Krasnov was born in a Don Cossack family in St. Petersburg. His brother Pyotr became a noted General. He went to the St Petersburg Gymnasium before joining St Petersburg University where he studied under V. V. Dokuchaev and A.N. Beketov. A contemporary was V. I. Vernadsky. He took an interest in geography, soils, and the distributions of plants. In 1883, he joined on an expedition into the Nizhny Novgorod region. This was followed by other regions during which he collected a large number of plant specimens. In 1884 he presented his work on the origin of the Chernozem. He briefly headed the Department of Botany at Kazan University. He was also involved in the introduction of plant species, making use of Australian eucalyptus trees to drain swamps. Krasnov had already begun to examine patterns in the distribution of plants within the Russian steppe in 1888. It was when he began to explore plant introduction that he began to examine climate similarities in greater detail. In 1894 he defended his doctoral dissertation on the grassy steppe regions at Moscow University. In 1912 he left Kharkov University and founded the Batumi Botanical Garden.
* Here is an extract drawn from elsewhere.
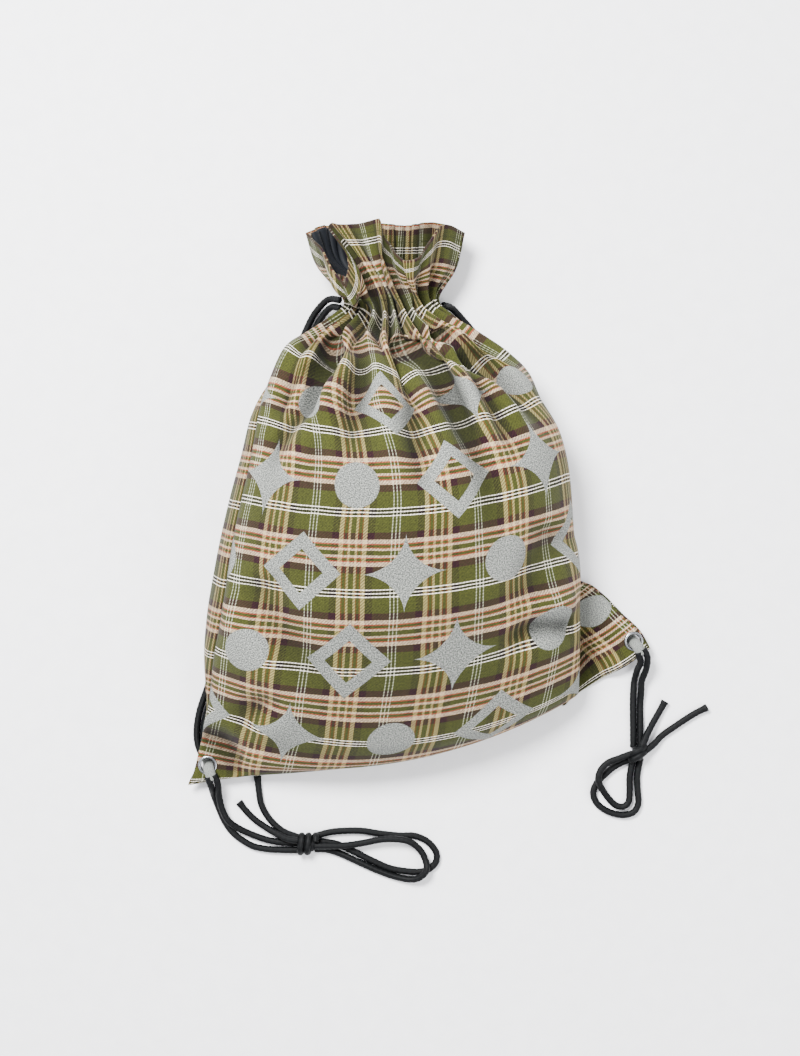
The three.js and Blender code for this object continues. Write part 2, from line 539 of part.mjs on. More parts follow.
// Cord routes. On each side the doubled cord leaves the neck, runs under the overhang of the
// body and up through the eyelet in a felt sleeve, is knotted, looped, and ends in two tails.
const ROUTES = {
  strap_left_a: [[-43.5, 160, 17], [-50, 161, 12], [-57, 154.5, 7], [-63.5, 143, 3.5], [-73, 118, 2.6],
    [-89, 80, 2.5], [-105, 34, 2.5], [-115.5, -18, 2.5], [-122.5, -62, 2.5], [-129.9, -98, 2.5],
    [-136.2, -119, 2.5], [-141.8, -136, 2.5], [-144.2, -148, 2.5], [-143.5, -157, 2.7], [-141.4, -162.5, 2.9]],
  strap_left_b: [[-43.5, 165.7, 17], [-52, 166.8, 11], [-61.6, 158.2, 6], [-68.8, 145.4, 3], [-78.4, 120.4, 2.5],
    [-94.4, 82, 2.5], [-110.5, 35.5, 2.5], [-121, -17, 2.5], [-128, -61, 2.5], [-135, -96.4, 2.5],
    [-141.4, -117, 2.5], [-147.3, -135, 2.5], [-149.3, -149, 2.5], [-148.4, -158.8, 2.7], [-146.3, -164.3, 2.9]],
  strap_right_a: [[31.5, 156.5, 17], [36, 155, 10], [43.4, 147.4, 4], [57.6, 131, 2.5], [82, 104.6, 2.5],
    [96.5, 70, 2.5], [106, 30, 2.5], [111.5, -8, 2.5], [116, -32, 2.5], [125.5, -47, 2.5],
    [138, -58, 2.5], [150.5, -66, 2.5], [158, -70, 2.5], [161.4, -72.9, 2.7], [162.9, -75.3, 2.9]],
  strap_right_b: [[31.5, 162, 17], [38, 160.5, 9], [47.6, 151, 3.5], [62.2, 133.8, 2.5], [87, 107, 2.5],
    [102, 71.5, 2.5], [111.2, 31, 2.5], [116.7, -8.5, 2.5], [121, -30, 2.5], [129.5, -43, 2.5],
    [141.4, -53.6, 2.5], [153.4, -61.3, 2.5], [161.4, -66, 2.5], [165.8, -70.2, 2.7], [167.3, -72.6, 2.9]],
  lead_left_a: [[-134.1, -182.1, 16.2], [-132.7, -186, 15.2], [-132.2, -196, 9.6], [-130, -206, 7.6],
    [-125.3, -214.6, 6.9], [-118, -220.2, 4.6], [-109.4, -224.6, 2.7], [-98.4, -228.6, 2.5],
    [-88, -230.6, 2.5], [-77, -231.2, 2.5]],
  lead_left_b: [[-139, -183.9, 16.2], [-137.6, -187.8, 15], [-136.4, -195.4, 6], [-133.2, -205, 2.5],
    [-128.6, -215.4, 2.5], [-122.6, -223.6, 2.5], [-115, -229.6, 2.5], [-107.5, -233.6, 2.5],
    [-98, -235.6, 2.5], [-88, -236.3, 2.5], [-77, -236.5, 2.5]],
  lead_right_a: [[178.3, -90.5, 16.2], [180.1, -94.4, 15.4], [179.6, -103, 11], [177, -112, 6.9],
    [176.8, -120, 4.4], [176.4, -128, 2.6], [176.3, -137, 2.5], [176.3, -146, 2.5], [176.4, -158.2, 2.5]],
  lead_right_b: [[173.8, -93.2, 16.2], [175.2, -97.2, 14.6], [173.6, -104.4, 6.6], [172, -112, 2.5],
    [171.2, -120, 2.5], [171, -128, 2.5], [171, -137, 2.5], [171.1, -146, 2.5], [171.2, -158, 2.5]],
  tail_left_1: [[-118.2, -201.1, 2.5], [-113.2, -207.4, 2.5], [-106.8, -213.8, 2.6], [-99.8, -218.7, 3.2],
    [-93.5, -222.3, 4.8], [-88, -225, 6.6], [-82.5, -227.4, 7.7], [-77.3, -228.2, 7.9]],
  tail_left_2: [[-104.6, -182, 2.5], [-104.2, -187, 2.5], [-103.4, -194.5, 2.5], [-101.8, -203, 2.5],
    [-98, -210.5, 2.5], [-92.4, -217.3, 2.5], [-85.5, -222.7, 2.5], [-77.1, -226, 2.5]],
  tail_right_1: [[194.6, -127.1, 2.5], [190.5, -134.5, 2.8], [186, -142, 4], [181.4, -150, 6.4], [177.8, -157.9, 8]],
  tail_right_2: [[225.5, -131.6, 2.5], [216, -136.4, 2.5], [202, -145.5, 2.5], [192, -152.6, 2.6],
    [186.2, -158.4, 4.4], [180.9, -162.4, 6.2]],
  loop_left_1: [[-59.6, -225.4, 2.5], [-51, -223.2, 2.5], [-42, -222.3, 2.5], [-28, -222.3, 2.5],
    [-14, -224.4, 2.5], [0, -225.8, 2.5], [10.7, -226, 2.5], [20.5, -230.4, 2.5], [26.6, -238.4, 2.5],
    [26.4, -245, 2.5], [21.2, -250.4, 2.5], [13.8, -252.4, 2.5], [5.6, -252, 2.5], [-7, -249.8, 2.5],
    [-21, -243.8, 2.5], [-35, -236.8, 2.5], [-46, -232, 2.5], [-53.5, -230.6, 2.5], [-59.6, -230.4, 2.5]],
  loop_left_2: [[-59.6, -232.6, 7.8], [-52, -232.6, 8], [-42, -232.4, 7.8], [-28, -230.7, 6.8],
    [-14, -228, 7.4], [-3, -227.6, 7.9], [7.2, -229.6, 7.6], [15, -236.2, 6], [18.8, -244, 6.2],
    [19.4, -250.2, 8], [14.6, -255.8, 7], [8.4, -257.6, 4.8], [-3.4, -255.9, 2.6],
    [-17.5, -250.9, 2.5], [-31.5, -244.6, 2.5], [-45.5, -238.4, 2.5], [-53.9, -236, 2.5],
    [-59.6, -235.8, 2.5]],
  loop_right_1: [[167, -166, 7.6], [160, -168.6, 7.6], [152.5, -171.6, 7.2], [147.2, -176.6, 7.6],
    [145, -183, 8], [146.8, -189, 7.2], [150.4, -194.8, 4.6], [154.8, -200.4, 2.7], [159.4, -204, 2.5],
    [164.2, -204.4, 2.5], [167.6, -201.4, 2.5], [168.4, -194.6, 2.5], [168.6, -182, 2.5], [170.6, -171.8, 2.5]],
  loop_right_2: [[165.8, -170.9, 2.5], [157.4, -175.2, 2.5], [150.4, -181, 2.5], [144.2, -187.6, 2.5],
    [141.8, -194.8, 2.5], [144.2, -201.6, 2.5], [150, -206.6, 2.5], [157.6, -209.8, 2.5], [165, -210.6, 2.5],
    [171.6, -208.4, 2.5], [174.8, -202.6, 2.5], [174.4, -192, 2.5], [174.2, -182, 2.5], [176, -171.8, 2.5]],
};
const CORD_SIDES = 8;
const STEP = { strap: 17, lead: 8, tail: 10, loop: 8 };
for (const [name, points] of Object.entries(ROUTES)) {
  addPiece(name, tube(points, CORD, CORD, CORD_SIDES, STEP[name.split('_')[0]]), BRAID);
}

// Felt sleeves round the doubled cord where it passes the eyelet
const SLEEVE_LINE = [
  { along: -9.5, z: 2.9 }, { along: -6.5, z: 2.9 }, { along: -4, z: 3 }, { along: -2, z: 3.6 },
  { along: -0.6, z: 5 }, { along: 0, z: 7 }, { along: 0, z: 9.6 }, { along: 0, z: 12.3 },
  { along: 0.6, z: 14.3 }, { along: 2, z: 15.8 }, { along: 4, z: 16.5 }, { along: 7, z: 16.7 },
  { along: 10, z: 16.4 },
];
function sleeve(eyelet, heading) {
  const route = SLEEVE_LINE.map(({ along, z }) => [
    eyelet.x + along * Math.sin(heading), eyelet.y - along * Math.cos(heading), z]);
  return tube(route, SLEEVE.wide, SLEEVE.thick, 10, 2.2);
}
addPiece('sleeve_left', sleeve(LEFT_EYELET, 0.358), FELT);
addPiece('sleeve_right', sleeve(RIGHT_EYELET, 0.55), FELT);

// Overhand knots: a flat-ended core with two slanted wraps round it
function knot({ length, wide, high, slant }) {
  const core = new THREE.Shape();
  core.absellipse(0, 0, wide / 2 - CORD * 0.55, high / 2 - CORD * 0.4, 0, 2 * Math.PI);
  const block = new THREE.ExtrudeGeometry(core, { depth: length, steps: 1, bevelEnabled: false, curveSegments: 9 });
  block.translate(0, 0, -length / 2);
  let body = solidOf(block);
  for (const place of [-1, 1]) {
    const wrap = new THREE.TorusGeometry((wide - CORD) / 2, CORD / 2, 7, 16);
    wrap.scale(1, high / wide, 1);
    wrap.rotateY(slant);
    wrap.translate(0, 0, (place * length) / 4.4);
    body = body.add(solidOf(wrap));
  }
  return geometryOf(body).rotateX(Math.PI / 2);
}
const LEFT_KNOT = { length: 16.6, wide: 17, high: 12.4, slant: 0.24 };
const RIGHT_KNOT = { length: 12.4, wide: 14, high: 12.4, slant: -0.4 };
const leftKnot = addPiece('knot_left', knot(LEFT_KNOT), BRAID);
leftKnot.rotation.z = Math.PI / 2;
leftKnot.position.set(-68.3, -231.2, 6.6);
const rightKnot = addPiece('knot_right', knot(RIGHT_KNOT), BRAID);
rightKnot.position.set(174, -165, 6.6);

export default bag;
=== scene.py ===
# %% [markdown]
# # A drawstring gym bag in checked flannel
# The real bag is two panels of brushed cotton flannel, sewn together down both sides and along the
# bottom. On each side a doubled cord draws the mouth shut, runs out through an eyelet and is tied.
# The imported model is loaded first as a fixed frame: it gives every place and size in metres.

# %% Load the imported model
import math
from functools import partial
import bpy
import numpy as np
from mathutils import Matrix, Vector


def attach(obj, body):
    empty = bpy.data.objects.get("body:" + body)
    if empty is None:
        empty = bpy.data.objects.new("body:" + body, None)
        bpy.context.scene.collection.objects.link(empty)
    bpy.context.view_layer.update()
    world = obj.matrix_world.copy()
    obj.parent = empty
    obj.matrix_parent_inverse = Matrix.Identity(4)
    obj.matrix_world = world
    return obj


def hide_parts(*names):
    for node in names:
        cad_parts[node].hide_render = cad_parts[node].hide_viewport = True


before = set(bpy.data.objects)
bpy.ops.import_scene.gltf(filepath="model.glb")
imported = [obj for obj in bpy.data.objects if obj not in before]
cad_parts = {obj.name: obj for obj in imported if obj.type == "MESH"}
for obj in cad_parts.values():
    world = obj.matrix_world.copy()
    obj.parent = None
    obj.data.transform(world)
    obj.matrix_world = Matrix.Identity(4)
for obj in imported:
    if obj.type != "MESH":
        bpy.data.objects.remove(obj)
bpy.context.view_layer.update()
MM = 0.001
print("CAD nodes:", len(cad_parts))

# %% [markdown]
# ## Camera
# The bag lies on its back and was taken from straight above. The view is set by three numbers: the
# height of the lens, its focal length in pixels of the photograph, and the frame's height in pixels.
# Nothing shows how high the lens was, so 1.5 m is an assumption.

# %% Camera
FRAME_HIGH_PX = 1056
FOCAL_PX = 2040
LENS_HEIGHT = 1.5
SENSOR_HIGH = 36
SEEN_TO = 20
camera_data = bpy.data.cameras.new("overhead_camera")
camera_data.sensor_fit = "VERTICAL"
camera_data.sensor_height = SENSOR_HIGH
camera_data.lens = SENSOR_HIGH * FOCAL_PX / FRAME_HIGH_PX
camera_data.clip_end = SEEN_TO
camera = bpy.data.objects.new("overhead_camera", camera_data)
camera.location = (0, 0, LENS_HEIGHT)
bpy.context.scene.collection.objects.link(camera)
bpy.context.scene.camera = camera
print("lens", round(camera_data.lens, 2), "mm")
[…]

Krasnov used the representation F = f1 + f2 + f3 to separate the flora of the Steppe with F being the plants now found and classifying them into f1 - the original Palearctic flora, f2 - old species that have undergone change to current conditions and f3 being new species that have come into the region.

The genus Krasnovia was named after him by M.G. Popov in 1950, and a mountain in the Sakhalin mountains is named after him.